M&S had suffered 14 consecutive quarters of falling sales in general merchandise before efforts to improve its fashion offer appeared to start paying off in recent months, as sales lifted by 0.7% in the most recent period.
Items such a much-talked about 1970s-style suede skirt worn by TV presenter and model Alexa Chung have helped improve the image of Marks’s clothing range.
M&S pinned the blame for its disappointing clothing sales performance for the year partly on the autumn weather, which it said was the third warmest on record, hitting sales of coats and knitwear.
There was also disruption at its online distribution centre over the peak Christmas period but the group said there had been good progress since then, with M&S.com sales back in growth in the fourth quarter.
International sales were down 2.1% on a constant currency basis with turbulence affecting franchises in Russia, Ukraine and Turkey.
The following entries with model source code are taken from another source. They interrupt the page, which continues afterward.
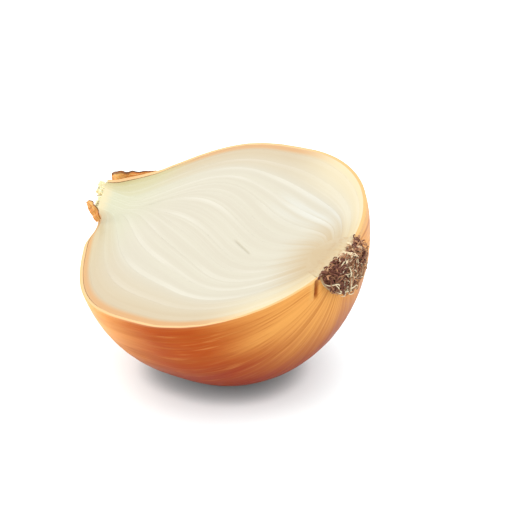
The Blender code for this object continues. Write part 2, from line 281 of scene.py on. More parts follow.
    def layer_radius(self, x: float, equator: float, neck: float) -> float:
        """Radius at x of the layer with that radius at the equator and in the neck.

        Args:
            x: the place along the axis.
            equator: the layer's radius at the equator.
            neck: its radius in the neck, or 0 for a layer that closes.

        Returns:
            The radius.
        """
        if x > 0:
            t = min(x / self.root_reach(equator), 1.0)
            return equator * math.sqrt(1 - t ** self.root_power)
        t = min(-x / self.shoulder_reach(equator), 1.0)
        body = (1 - t ** self.shoulder_power) ** (self.shoulder_fall if neck > 0 else self.tip_fall)
        thin = neck / equator
        blended = (body ** self.neck_blend + thin ** self.neck_blend) / (1 + thin ** self.neck_blend)
        return equator * blended ** (1 / self.neck_blend)

    def layer_curve(self, equator: float, neck: float) -> Curve:
        """Points (x, radius) of a layer from the neck end, or its closed tip, to the basal plate.

        Args:
            equator: the layer's radius at the equator.
            neck: its radius in the neck, or 0 for a layer that closes.

        Returns:
            The points.
        """
        start = -self.neck_length if neck > 0 else -self.shoulder_reach(equator)
        end = self.root_reach(equator)
        points = []
        for i in range(self.stations + 1):
            x = (start + end) / 2 - (end - start) / 2 * math.cos(math.pi * i / self.stations)
            radius = self.layer_radius(x, equator, neck)
            length = (self.plate_dome if x < self.plate_x else self.plate_face) + self.gap
            if x > 0 and math.hypot((x - self.plate_x) / length, radius / (self.plate_radius + self.gap)) < 1:
                break
            points.append(Vector((x, radius)))
        return points

    def plate_curve(self, count: int) -> Curve:
        """Points (x, radius) of the basal plate, from its inner dome to its root face.

        Args:
            count: how many points.

        Returns:
            The points.
        """
        points = []
        for i in range(count):
            turn = math.pi * i / (count - 1)
            length = self.plate_dome if turn < math.pi / 2 else self.plate_face
            x = self.plate_x - length * math.cos(turn)
            points.append(Vector((x, self.plate_radius * math.sin(turn))))
        return points

    def layer_sizes(self) -> list[tuple[float, float]]:
        """The radius at the equator and in the neck of each fleshy layer's outside, down to the bud's.

        Returns:
            Pairs of radii, from the outside in.
        """
        equator = self.equator_radius - self.skin_thickness - self.gap
        neck = self.neck_radius - self.skin_thickness - self.gap
        sizes = [(equator, neck)]
        for thickness in self.scale_thickness:
            equator -= thickness + self.gap
            neck -= self.neck_wall + self.gap
            sizes.append((equator, neck if neck > self.neck_wall else 0.0))
        return sizes

    def root_surface_x(self, radius: float) -> float:
        """How far towards the root the bulb reaches at that radius.

        Args:
            radius: the distance from the axis.

        Returns:
            The place along the axis.
        """
        bulb = self.root_reach(self.equator_radius) * (
            1 - min(radius / self.equator_radius, 1.0) ** 2) ** (1 / self.root_power)
        if radius >= self.plate_radius:
            return bulb
        plate = self.plate_x + self.plate_face * math.sqrt(1 - (radius / self.plate_radius) ** 2)
        return max(bulb, plate)

    def resample(self, points: Curve, count: int) -> Curve:
        """Picks count points along a curve, closer together where it turns.

        Args:
            points: the curve.
            count: how many points to pick.

        Returns:
            The picked points.
        """
        reached = [0.0]
        for i in range(1, len(points)):
            step = points[i] - points[i - 1]
            turn = 0.0
            if i + 1 < len(points):
                turn = abs(step.angle_signed(points[i + 1] - points[i], 0.0))
            reached.append(reached[-1] + step.length + self.turn_weight * turn)
        picked = []
        i = 1
        for k in range(count):
            want = reached[-1] * k / (count - 1)
            while i < len(points) - 1 and reached[i] < want:
                i += 1
            share = (want - reached[i - 1]) / (reached[i] - reached[i - 1])
            picked.append(points[i - 1].lerp(points[i], min(max(share, 0.0), 1.0)))
        return picked


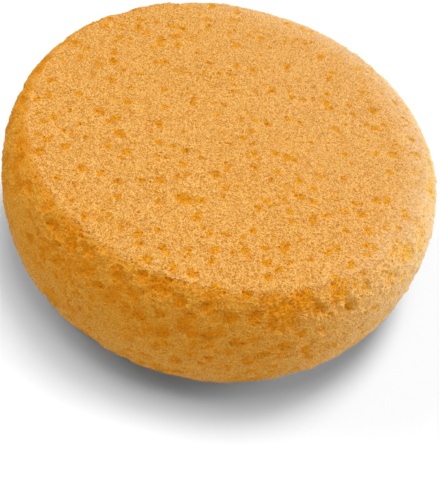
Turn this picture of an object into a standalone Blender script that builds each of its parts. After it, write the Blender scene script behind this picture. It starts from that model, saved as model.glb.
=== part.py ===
"""A round makeup sponge of open-cell foam, in metres: one soft disc with flat faces, a rounded
side and open pores. It rests on Z = 0 with its axis on +Z."""

import math
import random
from functools import partial

import bmesh
import bpy
from mathutils import Matrix, Vector

# The disc
SPONGE_DIAMETER = 0.075
SPONGE_THICKNESS = 0.025
SIDE_BULGE = 0.0045  # how far the rounded side stands out past the flat faces
SIDE_FULLNESS = 1.8  # exponent of the side's curve: 2 is an ellipse, more is squarer

# The large open pores, as the radius and depth of the largest and the mean distance between two
FACE_PORE_RADIUS = 0.0012
FACE_PORE_DEPTH = 0.0014
FACE_PORE_PITCH = 0.0062
SIDE_PORE_RADIUS = 0.0015
SIDE_PORE_DEPTH = 0.0021
SIDE_PORE_PITCH = 0.0076
PORE_WALL = 0.0004  # the least foam between two pores
FACE_CENTRE_CLEAR = 0.004  # the middle of each face stays whole this far out
PORE_OVERRUN = 0.0007  # how far a pore's cutter stands out of the foam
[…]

Standalone food stores in Paris and Hong Kong were performing well while a shake-up of the M&S business in China saw smaller regional outlets closed and the announcement of flagship stores to open in Beijing and Guangzhou.
M&S said it would increase its final dividend by 7.4% to 11.6p meaning a 5.9% increase in the full-year dividend to 18p.
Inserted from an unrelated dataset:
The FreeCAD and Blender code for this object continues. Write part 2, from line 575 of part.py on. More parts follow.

Chairman Robert Swannell said: “We are a more capable business following a sustained period of investment in our infrastructure and in our people.”
M&S said that looking ahead it saw “modest sales growth” in its general merchandise division and “significant” profit margin improvement through better sourcing.
Capital spending for the year for the group is expected to be £500m to £550m. More Simply Food stores are being opened, with the number planned in the three years to March 2017 up from 200 to 250. The current year will see food add 4.5% of space but no increase for general merchandise.
Food saw 0.6% like-for-like sale growth over the 2014/15 year in a period when other grocers have seen sales sliding under pressure from discounters Aldi and Lidl.
M&S said the food market would remain “challenging” but it was “well positioned with a differentiated product offer”. Looking ahead it expects “strong sales growth and modest growth margin opportunity in the division”.
On general merchandise, the company said: “Whilst we expect the clothing and home markets to remain highly competitive, we will continue to focus on stylish design, quality and newness, with better availability and more choice.
“Our M&S.com website and e-commerce distribution centre will help us drive online sales growth and improve our profitability.”